Девочка вряд ли была способна вертеться или вскакивать, она и двигалась-то осторожно, словно боялась, что ее тельце рассыплется от неосторожного движения, разлетится на мелкие осколки. Села, сложила руки на коленях, уставилась на него своими глазами мудрой черепахи Тортиллы, и терпеливо замерла. Наверное, все детство по больницам, а там терпение вырабатывается быстро, без него не выживешь. Он напрягся, пытаясь разглядеть ее душу, но что-то мешало – не то бесформенный комбинезон, не то слезы на глазах, не то знание, что старые методы тут не подойдут, нужно какое-то принципиально новое, нетривиальное решение. И оно нашлось! Вдруг подумалось: «А какой она могла бы быть, если бы не болезнь? Не комбинезон дурацкий, а платьице, не колпак на лысой головенке, а бантики?». Воображение заработало, рука сама по себе стала что-то набрасывать на листе бумаги, процесс пошел. На этот раз он трудился не так, как обычно. Мозги в процессе точно не участвовали, они отключились, а включилось что-то другое. Наверное, душа. Он рисовал душой, так, как будто этот портрет мог стать последним не для девочки, а для него лично. Как будто это он должен был умереть от неизлечимой болезни, и времени оставалось совсем чуть-чуть, может быть, все те же десять минут.

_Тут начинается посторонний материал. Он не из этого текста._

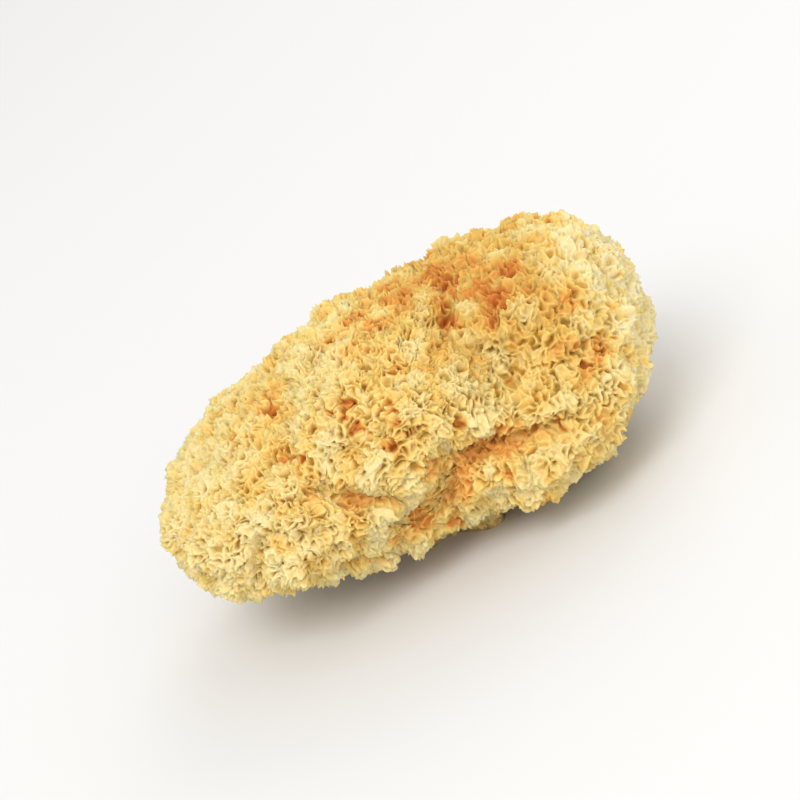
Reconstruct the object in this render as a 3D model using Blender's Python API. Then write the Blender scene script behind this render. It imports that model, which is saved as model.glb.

– Готово, – сорвал он лист бумаги с мольберта. – Смотри, какая ты красивая!
Дочка и мама смотрели на портрет. Но это был не совсем портрет и не совсем «с натуры». На нем кудрявая белокурая девчонка в летнем сарафанчике бежала с мячом по летнему лугу. Особенно удалось передать, также совершенно неповторимые еврейские глаза. С особой поволокой и неистовым горением, полные истомы, пылающим светом фантастической веры. И мастер с благодатным облегчением понял, блеск этих нарисованных глаз ещё многие, многие годы, ни что не сможет погасить. Под ногами трава и цветы, над головой – солнце и бабочки, улыбка от уха до уха, и энергии – хоть отбавляй. И хотя портрет был нарисован простым карандашом, почему-то казалось, что он выполнен в цвете, что трава – зеленая, небо – голубое, сарафанчик – красный в белый горох, а мяч – оранжевый.